We then compare the two vectors and predict if they are the same plant.

In [5]:
class SiameseNet(nn.Module):
    def __init__(self):
        super().__init__()
        # Pretrained backbone that turns an image into a 512-dim vector
        backbone = torchvision.models.resnet18(
            weights=None
        )
        backbone.fc = nn.Identity()
        self.backbone = backbone

        # Small head that compares two image vectors
        self.head = nn.Sequential(
            nn.Linear(512 * 2, 256),
            nn.ReLU(inplace=True),
            nn.Dropout(0.2),
            nn.Linear(256, 1),
        )

    def forward(self, x1, x2):
        f1 = self.backbone(x1)
        f2 = self.backbone(x2)
        # Compare the two features
        feat = torch.cat([torch.abs(f1 - f2), f1 * f2], dim=1)
        # Output a single logit (later turned into a probability)
        return self.head(feat).squeeze(1)

## Step 5: Train and pick the best threshold

We split the training pairs into a train and validation set.
During validation we search for the best probability threshold `best_t` that maximizes F1.

In [6]:
# Train/val split by image IDs (avoid leakage)
all_ids = pd.Index(sorted(set(train_df["img_idx1"]).union(set(train_df["img_idx2"]))))
train_ids, val_ids = train_test_split(
    all_ids, test_size=0.2, random_state=42
)
train_ids = set(train_ids)
val_ids = set(val_ids)

train_pairs = train_df[
    train_df["img_idx1"].isin(train_ids) & train_df["img_idx2"].isin(train_ids)
]
val_pairs = train_df[
    train_df["img_idx1"].isin(val_ids) & train_df["img_idx2"].isin(val_ids)
]

print("train pairs", train_pairs.shape, "val pairs", val_pairs.shape)


epoch 1 loss 0.9447 val_f1 0.5086 best_t 0.49


epoch 2 loss 0.9277 val_f1 0.5191 best_t 0.44


epoch 3 loss 0.9180 val_f1 0.5477 best_t 0.40


epoch 4 loss 0.9064 val_f1 0.5632 best_t 0.37


epoch 5 loss 0.8900 val_f1 0.5286 best_t 0.45
best overall 0.5632183908045977 0.37


## Step 6: Train a final model on all training data

Now we train once more using **all** training pairs.
We reuse `best_t` from the validation step.

In [7]:
full_ds = PairDataset(train_df, train_tf)
full_loader = DataLoader(full_ds, batch_size=16, shuffle=True, num_workers=0)
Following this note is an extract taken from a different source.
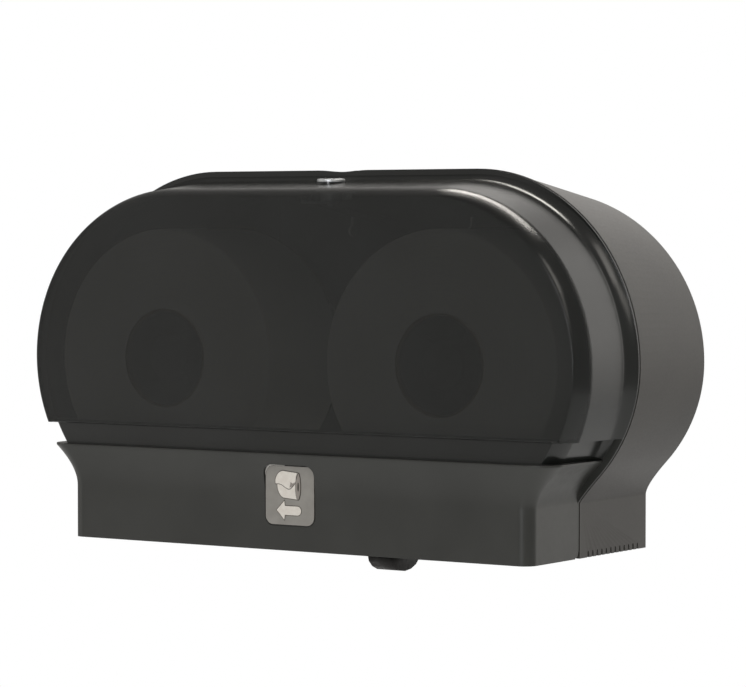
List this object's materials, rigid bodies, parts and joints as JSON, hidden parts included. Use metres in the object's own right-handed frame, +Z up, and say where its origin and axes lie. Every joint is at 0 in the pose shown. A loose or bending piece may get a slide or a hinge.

final_model = SiameseNet().to(DEVICE)

pos = float(train_df["class"].sum())
neg = float(len(train_df) - pos)
pos_weight = torch.tensor([neg / pos], dtype=torch.float32, device=DEVICE)

criterion = nn.BCEWithLogitsLoss(pos_weight=pos_weight)
optimizer = torch.optim.AdamW(final_model.parameters(), lr=1e-4, weight_decay=1e-4)

for epoch in range(1, 6):
    final_model.train()
    total_loss = 0.0
    for x1, x2, y in full_loader:
        x1 = x1.to(DEVICE)
        x2 = x2.to(DEVICE)
        y = y.to(DEVICE)
        optimizer.zero_grad()
        logits = final_model(x1, x2)
        loss = criterion(logits, y)
        loss.backward()
        optimizer.step()
        total_loss += loss.item() * y.size(0)
    print(f"final epoch {epoch} loss {total_loss/len(full_ds):.4f}")

final epoch 1 loss 0.9316


final epoch 2 loss 0.9258


final epoch 3 loss 0.8967


final epoch 4 loss 0.8837


final epoch 5 loss 0.8432


## Step 7: Predict for the test pairs

We apply the trained model to the test pairs and write `yourname_results.csv`.

In [8]:
# Predict on test set and write submission
final_model.eval()

test_ds = PairDataset(test_df, val_tf, is_test=True)
test_loader = DataLoader(test_ds, batch_size=32, shuffle=False, num_workers=0)

all_probs = []
with torch.no_grad():
    for x1, x2 in test_loader:
        x1 = x1.to(DEVICE)
        x2 = x2.to(DEVICE)
        logits = final_model(x1, x2)
        probs = torch.sigmoid(logits).cpu().numpy().astype(np.float32)
        all_probs.append(probs)

all_probs = np.concatenate(all_probs)

# Turn probabilities into 0/1 predictions using best_t
preds = (all_probs >= best_t).astype(int)

out = pd.DataFrame({
    "Pair_Num": test_df["Pair_Num"],
    "Predicted_Result": preds,
})

out_path = "shirong_results.csv"
out.to_csv(out_path, index=False)

out.head()

Unnamed: 0,Pair_Num,Predicted_Result
0,2458,1
1,2172,1
2,2658,0
3,1278,0
4,894,1


## Notes and tips

- `val_f1` is the F1 score on the validation split. Higher is better.
- `best_t` is the best probability threshold found for F1.
- The test file has no labels, so the output is a prediction only.
- Rename `yourname_results.csv` to match the required naming rule.